As the conversation progressed, he talked about his peeves.
"I've always said that every country must have good regulations in place - regulations, not strangulation, and certainly not retroactive regulation," Mr. Greenberg said, alluding this time to legislations such as the Sarbanes-Oxley Act that require tight monitoring of accounting practices and corporate governance at public companies.
Protectionism is another concern for Mr. Greenberg.
"We want our companies to have access to other countries and American companies to invest throughout the world. As a nation, that is what we have sought to do - open markets," he said. "Protectionism would be devastating for the world economy if nations began to put up barriers to foreign investment, and other nations retaliate by increasing tariffs on goods and services from countries that seek to protect their own markets for one reason or another.
"Look at what happened when the Chinese Oil Company, CNOOC, tried to buy Unocal last year for $18 billion. Did it propose a security threat to America? Not really. The same thing when Dubai wanted to buy port facilities in New York - and this was viewed as a security risk even though the Coast Guard is responsible for security, and not the port owners.
"The threat to increase tariffs on Chinese goods entering the U.S. by 27.5% if China failed to revalue its currency makes it difficult for American companies to continue to operate successfully abroad. Trade and investment are not one-way streets. How we treat others is the way we must expect them to treat U.S. companies," Mr. Greenberg said.
He paused. A soft expression washed across his face. Then Mr.

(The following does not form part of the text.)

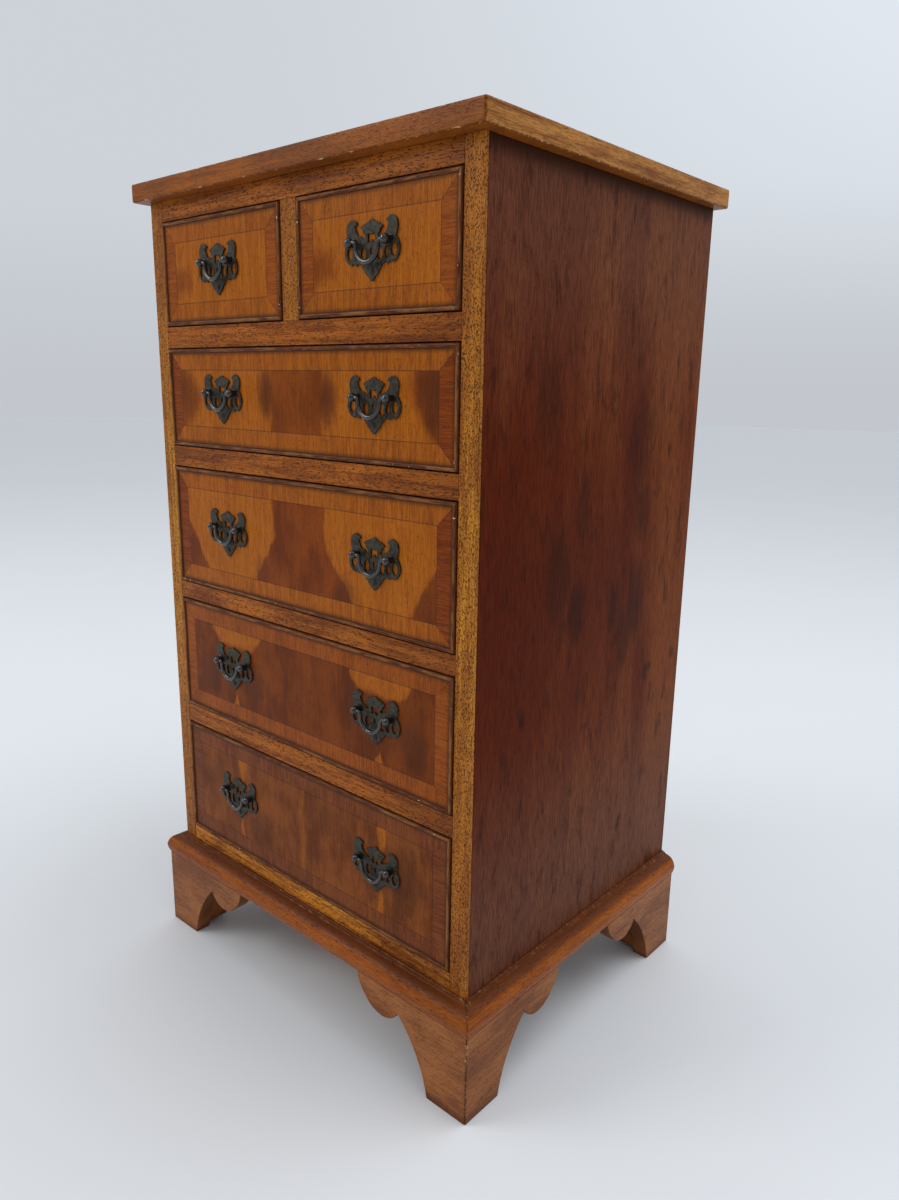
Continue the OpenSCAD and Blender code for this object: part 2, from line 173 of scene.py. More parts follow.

Greenberg said:
"Despite many of these issues, there's no country like the U.S. I've always been mindful of the American experience during my long career. For example, my great grandmother Ida Abramowitz came here from Russia in her 80s. She went back to Russia in her 90s to bring her entire family to America through her earnings.
"She worked with a pushcart. She worked until she was 108 years old - and she stopped working only because she died in an accident. And here I am a couple of generations later. That, to me, is what America is all about," Mr. Greenberg said.